India's Hindu nationalist trajectory under Modi
A general view of burnt-out and damaged residential premises and shops following clashes between people supporting and opposing a contentious amendment to India's citizenship law, in New Delhi. AFP
At least 22 people have died in India's capital New Delhi after some of the worst sectarian violence in decades, sparked by clashes over Indian Prime Minister Narendra Modi's new citizenship law.
The legislation has stoked fears that Modi wants to remould his country as a Hindu nation, undermining the secular and pluralist roots of the world's biggest democracy.
AFP looks at this and other steps since Modi swept to a second term in May that have struck fear among India's 200 million Muslims, other minorities and some in the international community.
Until October 31, Jammu and Kashmir was the only Muslim-majority state in India, and its special status and partial autonomy in the Indian constitution has long rankled with Hindu nationalists.
On August 5, parliament moved to strip Kashmir -- where an armed rebellion against Indian rule has raged for decades -- of this status and split it into two territories directly ruled from New Delhi.
Modi said this was to foster economic development and tackle corruption but many Kashmiris believe the real reason was to dilute the region's identity by allowing Hindus to migrate there.
A citizens' register in Assam state finalised last year left off 1.9 million people, many of them Muslims, who now face possible statelessness, detention camps and even deportation.
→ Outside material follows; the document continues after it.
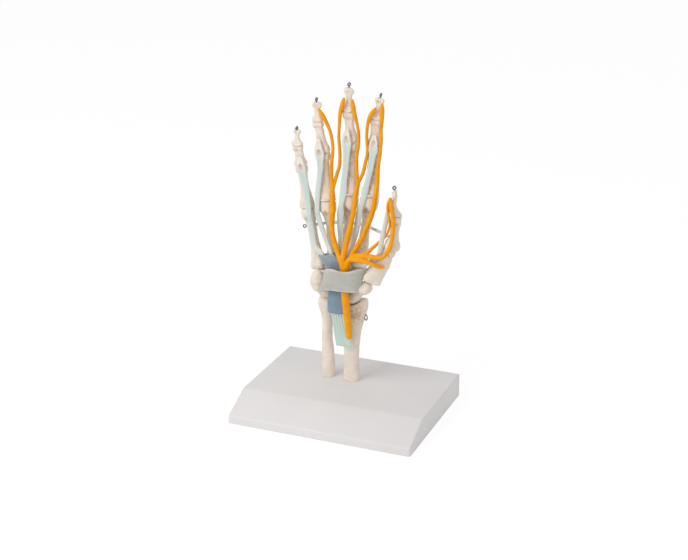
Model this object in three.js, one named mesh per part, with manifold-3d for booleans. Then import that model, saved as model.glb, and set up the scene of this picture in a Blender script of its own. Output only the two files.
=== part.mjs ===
// Anatomical model of a right hand: a wired skeleton with finger tendons, tendon sheath, wrist band
// and median nerve, standing on its two forearm stumps on a moulded base.
// Millimetres. The origin is the centre of the base's footprint, +Z points to the fingertips,
// +X to the thumb side and -Y out of the palm.
import * as THREE from 'three';
import { mergeVertices } from 'three/addons/utils/BufferGeometryUtils.js';
import Module from 'manifold-3d';

const wasm = await Module();
wasm.setup();

// Base
const baseWidth = 180;
const baseDepth = 140;
const baseHeight = 22.4;
const baseLipHeight = 8;
const baseSlopeRun = 33.6;
const baseWall = 3;
const baseEdge = 1.6;
const ribThickness = 1.8;
const ribColumns = 6;
const ribRows = 5;
const towerWall = 2;
const towerSink = 1;
const bossHeight = 8;

// Screws from below into the two forearm bones
const screwShank = 4;
const screwHead = 8;
const screwHeadHeight = 2.6;
const screwBite = 18;
const screwClearance = 0.35;

// Clearances between pieces
const jointGap = 0.5;
const seatGap = 0.35;
const softGap = 0.35;
const sheathSlack = 0.7;

// Steel wire, its bores and its eyes
const wireDiameter = 1.1;
const wireClearance = 0.4;
const eyeDiameter = 3.4;
const eyeStem = 1.4;
const wireBurial = 0.35;
const sleeveDiameter = 2.8;
const sleeveWall = 0.5;

// Forearm bones: each has the middle of its foot and its cross-sections as
// height above the base, shift to the thumb side, width and depth
const radiusFoot = { x: -2, y: 19 };
const radiusSections = [
  [0, 0, 15.6, 12.5],
  [36, 0, 15.2, 12.2],
  [51, 0.6, 18, 13.5],
  [62, 0.3, 24.5, 16],
  [71, -0.2, 31, 18.8],
  [78, -0.4, 33.4, 20],
  [84, -0.2, 31.5, 19],
  [88, 0, 24, 15],
];
const radiusTopHeight = 99.2;
const radiusTopSlope = 19;
const ulnaFoot = { x: -26, y: 20 };
const ulnaSections = [
  [0, 0.2, 14, 13],
  [20, -0.6, 11.8, 11.6],
  [38, -1.5, 10.2, 10.4],
  [56, -1.2, 10, 10.2],
  [65, -1.6, 12, 11.6],
  [72, -2.2, 15.2, 14.4],
  [76.5, -2.2, 15.8, 15],
  [79, -2.3, 13.6, 13],
  [80.2, -2.4, 8, 8],
];
const styloidHeight = 5.5;
const styloidWidth = 5;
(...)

Modi's right-hand man Amit Shah has said he intends to replicate the "National Register of Citizens" nationwide with the aim of removing all "infiltrators" from India by 2024.
Muslims, who in Modi's first term saw many Islamic-sounding cities renamed and the role of Muslims in India's past expunged from some history textbooks, worry that Shah has them in mind.
India's top court ruled in November that a Hindu temple could be built in Ayodhya on the site where a mosque was demolished by Hindu zealots in 1992, in a major victory for Modi's supporters.
Preparations have begun for the construction of the temple, fulfilling a campaign pledge first made by Modi's Bharatiya Janata Party (BJP) in the 1980s.
For critics the ruling served to legitimise the mosque's destruction -- and to give free rein to possible further acts of vandalism and violence.
The latest move is a law making it easier for millions of illegal immigrants from three neighbouring countries to get citizenship -- but only Hindus, Sikhs, Jains, Buddhists or Christians.
Modi said the law, passed by parliament in December, does not cover Muslims because they do not face persecution in the three Islamic-majority countries concerned -- Bangladesh, Afghanistan and Pakistan.
The legislation sparked weeks of demonstrations and clashes that in December left more than 25 people dead. Another 22 people were killed during sectarian violence in Delhi this week.
Protests have been particularly strong in northeast India where locals have a different concern: that it will grant citizenship to Bangladeshi immigrants, many of whom are Hindus.
The UN human rights office has said it was concerned the citizenship law "would appear to undermine" India's constitutional commitment to equality before the law.
The US State Department urged "India to protect the rights of its religious minorities in keeping with India's constitution and democratic values".
But more may be in the pipeline.
On the BJP's wishlist is a uniform civil code, doing away with various other laws for religious minorities in areas such as marriage, family and death.